If it is not raining, then it doesn't matter whether or not I have an umbrella; I still did not lie.

• I use exactly this example when I teach this concept. Moreover, you can use it to explain the logical negation: $\neg (P\implies Q) \iff (P \wedge \neg Q)$, because the only situation in which you can call me a liar is if you see me walking around in the rain without an umbrella. Apr 17 '19 at 18:19
• If it is not raining, did you tell the truth? Apr 18 '19 at 3:24
• @immibis, yes.. Apr 18 '19 at 5:32
• This answer has the implication that all statements that are not false (not a lie) are true. Probably fine for introducing the concept... but @immibis has a good point.
– Rick
Apr 18 '19 at 13:12
• @Rick And exactly there is the problem for the casual reader. It's called vacuous truth. A condition which is always wrong yields true for any consequence. Apr 18 '19 at 13:32

You could say it means "Whenever P is true, Q is true". So "If it rains, I will bring an umbrella" means "Every time it rains, I bring an umbrella". It's not possible to disprove this statement by looking at what happens when it doesn't rain.

If I do the work, I will get paid.

• If I do the work and get paid, all is good.
• If I do the work and not get paid, it's bad!
• If I don't do the work and don't get paid, I cannot complain - it's all good.
• If I don't do the work but still get paid - now this is good!

I know it's not exactly how one should interpret implication, but it worked for me. :)

You can introduce implication and equivalence side by side to make the difference clear.

Implication: If A, then also B. (But if not A, this statement does not tell us anything. See the umbrella example in Joel's answer.)

Equivalence: If and only if A, then B. This includes that not A implies not B.

• I've never encountered "If and only if A, then B" in writing or in speech. Is it common in your context (country/text book/field)? Otherwise, I'd consider "A if and only if B" or equivalently (by symmetry) "B if and only if A" far better because yours sounds much more asymmetric to me -- which $\Leftrightarrow$ is exactly not. Apr 17 '19 at 13:53
• Hmm. You're right, but I've tried to keep the similarity to the implication. I also think that "B if and only if A" is way more common. Apr 17 '19 at 14:36

It's obvious if you view a proposition as a subset of all values in the proposition domain for which the proposition is true.

For example, a proposition "this umbrella is red" selects only red umbrellas form the set of all umbrellas that exist in the world.

A proposition "I own only red umbrellas" can be viewed as implication - P is "I own this umbrella", Q is "this umbrella is red", and it can be interpreted as "the set of umbrellas that I own is a subset of red umbrellas", that is, implication corresponds to "being a subset" relation in the set interpretation (similarly, conjunction corresponds to set intersection and disjunction corresponds to set union).

False proposition corresponds to an empty set - there are no values in the proposition domain for which it's true.
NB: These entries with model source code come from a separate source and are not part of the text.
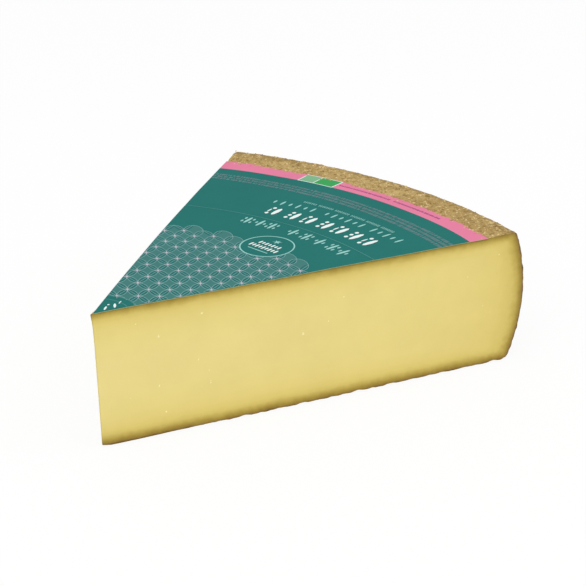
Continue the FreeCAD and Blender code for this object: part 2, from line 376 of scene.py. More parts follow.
def split_rim(bm, points, across):
    """Add a vertex to the open rim in this upright plane wherever the cut face's edge has one."""
    rim = [edge for edge in bm.edges if edge.is_boundary and edge.calc_length() > 1e-5
           and all(abs(vert.co.dot(across)) < 1e-5 for vert in edge.verts)]
    for edge in rim:
        start, end = edge.verts
        line = end.co - start.co
        inside = []
        for point in points:
            share = (point - start.co).dot(line) / line.length_squared
            if 0.0 < share < 1.0 and (point - start.co - share * line).length < 1e-5:
                if min(share, 1.0 - share) * line.length > 3e-6:
                    inside.append((share, point))
        for _, point in sorted(inside, key=lambda pair: pair[0]):
            share = (point - start.co).length / (end.co - start.co).length
            edge, start = bmesh.utils.edge_split(edge, start, share)
            edge = next(other for other in start.link_edges if other.other_vert(start) is end)


def build_wedge_mesh():
    """The rind as a section turned about the tip, closed by two finely divided cut faces."""
    wedge = settings("wedge")
    bm = section_outline(settings("paper").radius - 5 * MM)
    cap, rim = cut_face(bm)
    arc_length = reach(wedge.wedge_angle / 2, wedge.wheel_radius) * wedge.wedge_angle
    bmesh.ops.spin(bm, geom=bm.verts[:] + bm.edges[:], cent=(0, 0, 0), axis=(0, 0, 1),
                   angle=wedge.wedge_angle, steps=round(arc_length / wedge.rind_pitch))
    for face in bm.faces:
        face.material_index = RIND
    for angle in (0.0, wedge.wedge_angle):
        turned = Matrix.Rotation(angle, 4, "Z")
        split_rim(bm, [turned @ point for point in rim], turned @ Vector((0, 1, 0)))
        mesh = cap.copy()
        mesh.transform(turned)
        bm.from_mesh(mesh)
        bpy.data.meshes.remove(mesh)
    bpy.data.meshes.remove(cap)
    bmesh.ops.remove_doubles(bm, verts=bm.verts[:], dist=3e-6)
    unfan(bm)
    bmesh.ops.recalc_face_normals(bm, faces=bm.faces[:])
    if any(not edge.is_manifold for edge in bm.edges):
        raise RuntimeError("the wedge is not closed")
    return bm


def cut_normals():
    """Outward normals of the first and the second cut, before the second one's bow."""
    turn = settings("wedge").wedge_angle
    return Vector((0.0, -1.0, 0.0)), Vector((-math.sin(turn), math.cos(turn), 0.0))


def fade(distance, millimetres):
    """1 at no distance, and less and less over this many millimetres."""
    return math.exp(-distance / (millimetres * MM))


def rind_depths(place):
    """How deep a place lies under the bottom, the top and the heel."""
    top = top_height(place.x, place.y) - place.z
    heel = heel_distance(place.z) - wheel_distance(place.x, place.y)
    return place.z, top, heel


def grain_height(place):
    """Grain of the rind at this place, from about -1 to 1."""
    lumps = noise.noise(place / (11 * MM))
    grains = noise.noise(place / (4.2 * MM) + Vector((3.0, 7.0, 1.0)))
    grit = noise.noise(place / (2.1 * MM) + Vector((9.0, 2.0, 5.0)))
    return 0.9 * lumps + 0.8 * grains + 0.5 * grit


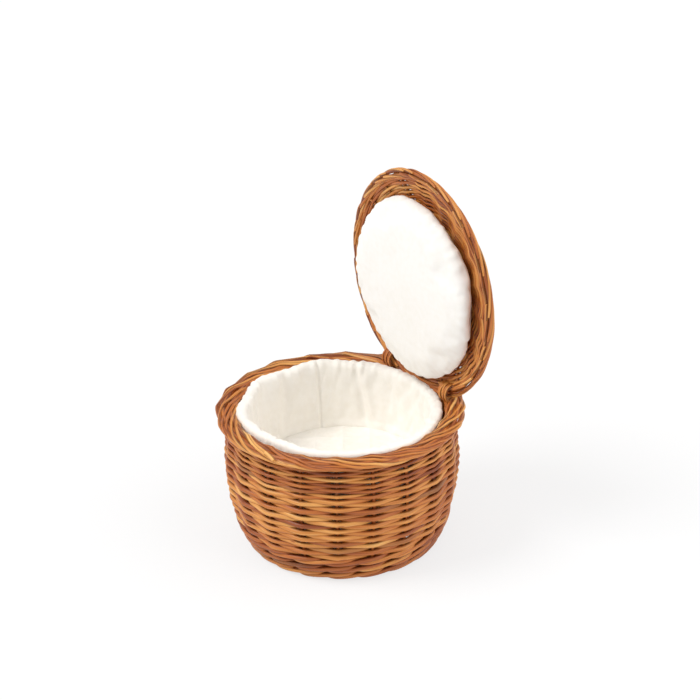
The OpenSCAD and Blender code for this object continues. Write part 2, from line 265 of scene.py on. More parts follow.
def linen_material(name, face, shade):
    """Bleached plain-weave cotton: fine crossing threads, soft slubs and a little sheen."""
    made, tree, shader = new_material(name, 0.9)
    shader.inputs["Sheen Weight"].default_value = 0.15
    shader.inputs["Sheen Roughness"].default_value = 0.5
    place = add_node(tree, "ShaderNodeTexCoord").outputs["Object"]
    heights = []
    for axis in "XYZ":
        wave = add_node(tree, "ShaderNodeTexWave",
                        {"Vector": place, "Scale": 360.0, "Distortion": 1.2, "Detail": 1.0},
                        wave_type="BANDS", bands_direction=axis)
        heights.append(wave.outputs["Fac"])
    weave = math_node(tree, "ADD", math_node(tree, "ADD", heights[0], heights[1]), heights[2])
    slub = add_node(tree, "ShaderNodeTexNoise", {"Vector": place, "Scale": 140.0, "Detail": 3.0}).outputs[0]
    soft = add_node(tree, "ShaderNodeTexNoise", {"Vector": place, "Scale": 14.0, "Detail": 2.0}).outputs[0]
    colour = ramp(tree, math_node(tree, "ADD", math_node(tree, "MULTIPLY", slub, 0.5),
                                  math_node(tree, "MULTIPLY", soft, 0.5)),
                  [(0.30, shade), (0.62, face)])
    tree.links.new(colour, shader.inputs["Base Color"])
    height = math_node(tree, "ADD", weave, math_node(tree, "MULTIPLY", slub, 2.0))
    bump = add_node(tree, "ShaderNodeBump", {"Strength": 0.25, "Distance": 0.0003, "Height": height})
    tree.links.new(bump.outputs[0], shader.inputs["Normal"])
    return made


WILLOW = willow_material("willow_rod")
WILLOW_WALL = willow_material("willow_wall_rod", -0.06)
WILLOW_DARK = willow_material("willow_rod_dark", -0.08)
WILLOW_PALE = willow_material("willow_rod_pale", 0.04)
# The stakes' willow is painted much darker than the other rods: painted shade, as the stakes show only in the
# shaded gaps of the weave.
WILLOW_STAKE_SHADED = willow_material("willow_stake_shaded", -0.20)
LINEN = linen_material("bleached_linen", linear(252, 250, 246), linear(247, 244, 237))
# The lining's linen, also used for the floor, is a little darker than the pad's: painted shade for the inside
# of the basket.
SHADED_LINING = linen_material("lining_linen_shaded", linear(252, 248, 241), linear(246, 241, 231))
WADDING = linen_material("cushion_cotton", linear(240, 235, 225), linear(228, 221, 208))


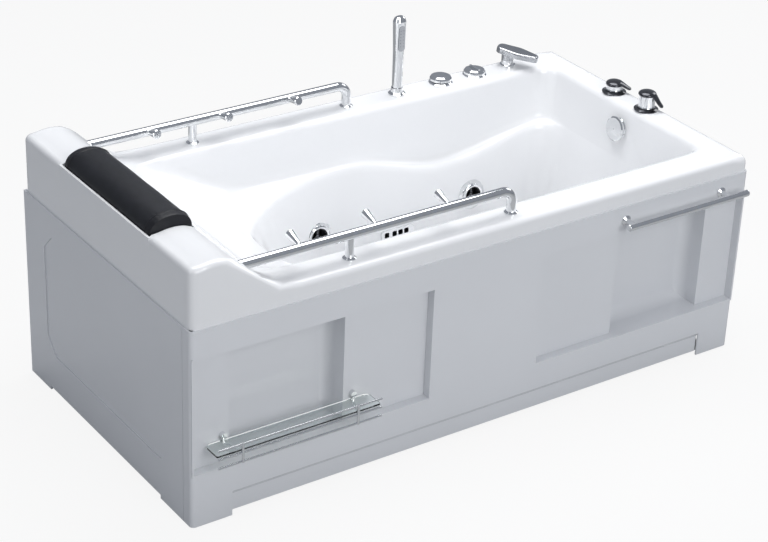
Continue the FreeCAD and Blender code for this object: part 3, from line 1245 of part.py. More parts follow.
def pump_rotor():
    """Motor shaft with the impeller on its end."""
    shaft = rod(9, on_pump_axis(MOTOR_X0 + 22), on_pump_axis(VOLUTE_X1 - 14))
    back = MOTOR_X1 + 12
    disc = rod(IMPELLER_R, on_pump_axis(back), on_pump_axis(back + 5))
    vanes = []
    for i in range(6):
        vane = box(0, IMPELLER_R - 14, -2, 2, 0, VOLUTE_LEN - 34)
        vane.Placement = FreeCAD.Placement(Vector(12, 0, 0), Rotation(Z_AXIS, 35))
        holder = vane.copy()
        holder.rotate(Vector(0, 0, 0), Z_AXIS, 60 * i)
        vanes.append(holder)
    blades = fuse(vanes).common(Part.makeCylinder(IMPELLER_R, 200, Vector(0, 0, -50)))
    blades.Placement = FreeCAD.Placement(on_pump_axis(back + 4), Rotation(Z_AXIS, X_AXIS))
    return fuse([shaft, disc, blades])


def control_box():
    x0 = cross_xs()[0] + 24
    y0 = PUMP_AXIS_Y + 248 - BOX_W
    z0 = PLATE_Z + PLATE_T
    case = box(x0, x0 + BOX_LEN, y0, y0 + BOX_W, z0, z0 + BOX_H)
    case = case.makeFillet(6, [e for e in case.Edges if is_upright(e)])
    lid = box(x0 - 2, x0 + BOX_LEN + 2, y0 - 2, y0 + BOX_W + 2, z0 + BOX_H - 14, z0 + BOX_H - 10)
    gland_z = z0 + BOX_H / 2
    back = y0 + BOX_W
    gland_x = x0 + BOX_LEN / 2
    gland = rod(GLAND_R + 4, Vector(gland_x, back - 1, gland_z), Vector(gland_x, back + GLAND_LEN, gland_z))
    gland_bore = rod(GLAND_R, Vector(gland_x, back - 4, gland_z),
                     Vector(gland_x, back + GLAND_LEN + 1, gland_z))
    return fuse([case, lid, gland]).cut(gland_bore)


def jet_line_y(side):
    """Middle of a pressure main: through the jets' bodies, behind each wall."""
    offset = side_inset(JET_Z) - SHELL_T - 30
    return BACK_Y - offset if side > 0 else FRONT_Y + offset


def jet_cores():
    """Room that the jets' barrels take from the pipes."""
    core = Part.makeCylinder(JET_BODY_R, JET_BODY_LEN * 2, Vector(0, 0, -JET_BODY_LEN))
    return Part.makeCompound([placed(core, *place) for place in jet_places()])


def water_pipes():
    """Suction pipe to the pump, riser, and a main along each side that feeds its jets."""
    riser_x = MOTOR_X1 + VOLUTE_LEN / 2
    riser_z = PUMP_AXIS_Z + VOLUTE_R + 60
    pipes = []
    seat = PUMP_AXIS_Z + VOLUTE_R - 10
    pipes.append(rod(PIPE_R, Vector(riser_x, PUMP_AXIS_Y, seat),
                     Vector(riser_x, PUMP_AXIS_Y, riser_z + PIPE_R)))
    for side in SIDES:
        y = jet_line_y(side)
        lead = HEAD_X + JET_HEAD - 120
        points = [Vector(riser_x, PUMP_AXIS_Y, riser_z), Vector(riser_x, y, riser_z),
                  Vector(lead, y, riser_z),
                  Vector(lead, y, JET_Z), Vector(FOOT_X - JET_FOOT, y, JET_Z)]
        pipes.append(pipe_run(points, PIPE_R, 2 * PIPE_R))
    mains = fuse(pipes)
    position, facing = suction_place()
    y = position.y + 62
    inlet = on_pump_axis(VOLUTE_X1 + 2)
    bend_x = VOLUTE_X1 + 60
    suction = pipe_run([inlet, Vector(bend_x, inlet.y, inlet.z), Vector(bend_x, y, inlet.z),
                        Vector(bend_x + 90, y, SUCTION_Z), Vector(position.x, y, SUCTION_Z),
                        Vector(position.x, position.y + 30, SUCTION_Z)], SUCTION_PIPE_R, 1.2 * SUCTION_PIPE_R)
    return [mains.cut(jet_cores()), suction.cut(suction_cavity())]


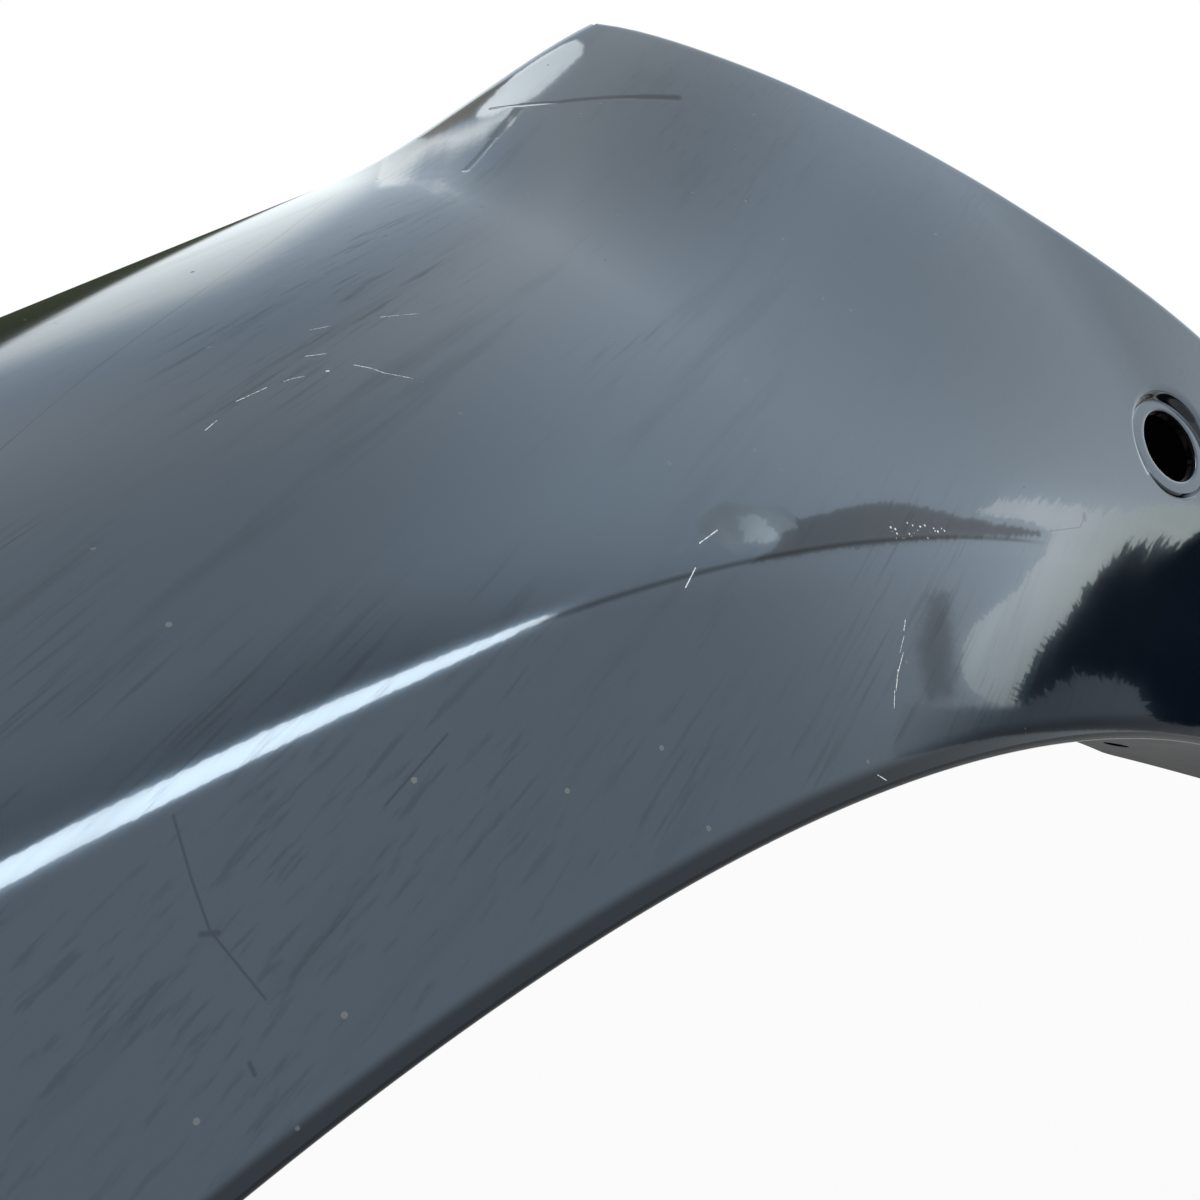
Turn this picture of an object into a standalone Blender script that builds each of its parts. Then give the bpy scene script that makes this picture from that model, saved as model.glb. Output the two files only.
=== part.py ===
# Left front fender of a passenger car: one pressed steel panel, upright as it sits on the car.
# +X points forward, +Y outboard (to the left) and +Z up. The panel is worked out about the centre
# of its wheel arch and then moved, so that the origin is the underside of the rear bonnet-side
# pad, where the panel is bolted down.

import bmesh
import bpy
import numpy as np

# Sheet
SHEET = 0.0008                # thickness of the pressed steel
PAINT_COLOUR = (0.012, 0.014, 0.017, 1.0)
PAINT_ROUGHNESS = 0.08
PAINT_METALLIC = 0.0

# Wheel arch and the flared band round it; angles are degrees rearward of the arch's top
ARCH_RADIUS = 0.380           # start of the folded lip
ARCH_FRONT = -78.0
ARCH_REAR = 108.0
BAND_WIDTH = 0.0388           # from the lip to the crease, in side view
BAND_LEAN = 0.0167            # how far the crease lies inboard of the lip
CREASE_HALF = 0.003           # half the width of the crease where it is crisp
CREASE_HALF_FADED = 0.016     # and where it has died out
CREASE_CRISP_TO = 12.0        # degrees either side of the arch's top
CREASE_FADED_FROM = 42.0
HAIR = 0.000002               # points this near the crease are worked out just above it

# Body side and shoulder: an upright side that rolls over into the top face
REAR_CORNER_X = -0.262        # upper rear corner, by the windscreen pillar
SIDE_TOP = ARCH_RADIUS - 0.095  # height where the side starts to roll over
SHOULDER_REACH = 0.165        # inboard reach of the roll
CREST = ARCH_RADIUS + 0.0967  # height of the shoulder's crest above the wheel's centre
CREST_FRONT_DROP = 0.31       # drop of the crest forward of the wheel, per metre squared
TAIL_LIFT = 0.028             # rise of the crest towards the rear upper corner
TAIL_LIFT_FROM = REAR_CORNER_X + 0.077
TAIL_LIFT_TO = REAR_CORNER_X - 0.028
NOSE_SWEEP_FROM = 0.250       # forward of here the side curves inboard
NOSE_SWEEP_RADIUS = 0.700

# Outline: the bonnet-side edge in plan, by distance forward of the rear corner and by Y
TOP_EDGE_PLAN = (
    (0.000, -0.118), (0.025, -0.127), (0.057, -0.1405), (0.097, -0.1545), (0.172, -0.1625),
    (0.362, -0.1705), (0.562, -0.1795), (0.807, -0.1905),
)

# The rear and front edges in side view, by degrees round the arch and by width beyond it
REAR_EDGE = (
    (29.7, 0.158), (31.3, 0.147), (36.2, 0.126), (43.7, 0.106), (55.5, 0.087), (68.8, 0.075),
    (82.3, 0.070),
)
LEG_WIDTH = 0.068             # width of the rear leg below the wheel's centre
FRONT_EDGE = (
    (-58.0, 0.254), (-61.6, 0.200), (-66.0, 0.138), (-71.5, 0.091), (-78.0, 0.062),
)

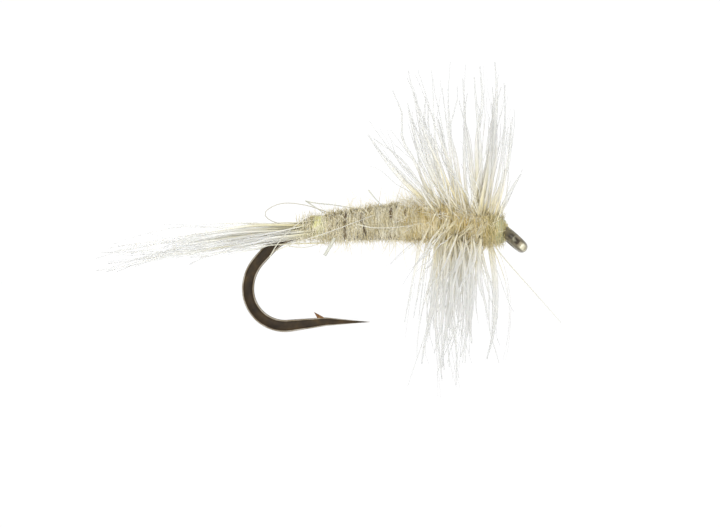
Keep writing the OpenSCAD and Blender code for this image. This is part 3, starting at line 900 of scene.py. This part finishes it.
# %% Brushes above the body
# root station, turn from straight up in degrees (+ to the near side), lean towards the eye in
# degrees, length, count, spread of the tips, bow along the shank
TOP_BRUSHES = [(-3.30, 5, -35, 3.9, 3, 0.30, -0.02), (-3.25, -25, -41, 3.4, 3, 0.35, 0.03),
               (-3.10, 20, -33, 2.9, 3, 0.40, 0.02), (-2.65, 8, -18, 4.6, 7, 0.24, -0.05),
               (-2.45, -14, -16, 5.0, 7, 0.24, -0.05), (-2.25, 14, -15, 5.3, 6, 0.22, -0.05),
               (-2.15, -30, -14, 5.1, 4, 0.28, -0.02), (-1.85, 4, -10, 5.0, 6, 0.24, -0.03),
               (-1.55, -16, -4, 5.8, 5, 0.24, -0.02), (-1.40, 10, -1, 5.7, 5, 0.22, -0.01),
               (-1.30, 0, 5, 5.8, 9, 0.17, 0.02), (-1.20, -10, 7, 5.1, 6, 0.22, 0.03),
               (-1.05, 16, 5, 5.0, 5, 0.22, 0.02), (-0.95, -6, 12, 4.5, 4, 0.18, 0.05),
               (-0.90, 28, 8, 4.7, 3, 0.25, 0.03), (-0.75, 10, 30, 2.4, 3, 0.25, 0.03)]


def spoke(x, turn, lean, length):
    """Root on the body and tip in the air of one spoke of the collar."""
    angle = math.radians(turn)
    root = round_body(np.array(float(x)), np.array(angle), -0.15)
    tilt = math.radians(lean)
    way = np.array([math.sin(tilt), -math.sin(angle) * math.cos(tilt),
                    math.cos(angle) * math.cos(tilt)])
    return root, root + way * (length + 0.15)


def top_brushes():
    made = []
    for x, turn, lean, length, count, spread, bow in TOP_BRUSHES:
        root, tip = spoke(x, turn, lean, length)
        made.append(bundle(root, tip, count, (0.24, 0.26, 0.06), spread, (bow, 0, 0),
                           short=0.3))
    return np.concatenate(made)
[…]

From set theory axioms we know that empty set must be a subset of any set. This immediately gives you

"P implies Q" is true when P is false

It's essentially a formality, but a convenient one - for example if you don't own any umbrellas at all you can safely say "I own only umbrellas hand-made by unicorns from rainbows" and it's assumed to be true because it can't be disproved.

• This explains the truth values for implications assuming students already accept that implication (of propositions) should correspond to inclusion (of sets). Is it easy to convince them to accept that? Will it cause a problem when they see $\subseteq$ defined (in set theory) using $\implies$? Apr 18 '19 at 10:49
• I don't think it will cause any problems, you just have to explain that ⊆ is exactly the same thing as ⟹ when viewed from a certain angle. Apr 18 '19 at 23:43
• Set $P$ not containing element $x$ (i.e., $x\notin P$) means that the predicate $P$ is not satisfied by a variable $x$ (i.e., $P(x)$ is false). On the other hand, set $P$ being empty means that $\exists x P(x)$ is false. So, false proposition does not correspond to empty set. After all, we could simultaneously have $P(3)$ false, $P(7)$ true, and $P$ being nonempty (since it contains $7$). Aug 18 '21 at 9:13

My approach in the past has always been to work via negation. However, I've recently read one of Tim Gowers' 'discussions' that showed me a new side to the problem.

Basically he points out that in everyday usage (and in proofs too) we are looking for causal relationships. We want to say that 'if A then B' is true when we can understand A as leading to B. But when dealing with more formal logic, we are actually only concerned with evidence. We say 'if A then B' is true when 'in every case where A is true, B is also true', regardless of whether this is something you would expect or just plain chance.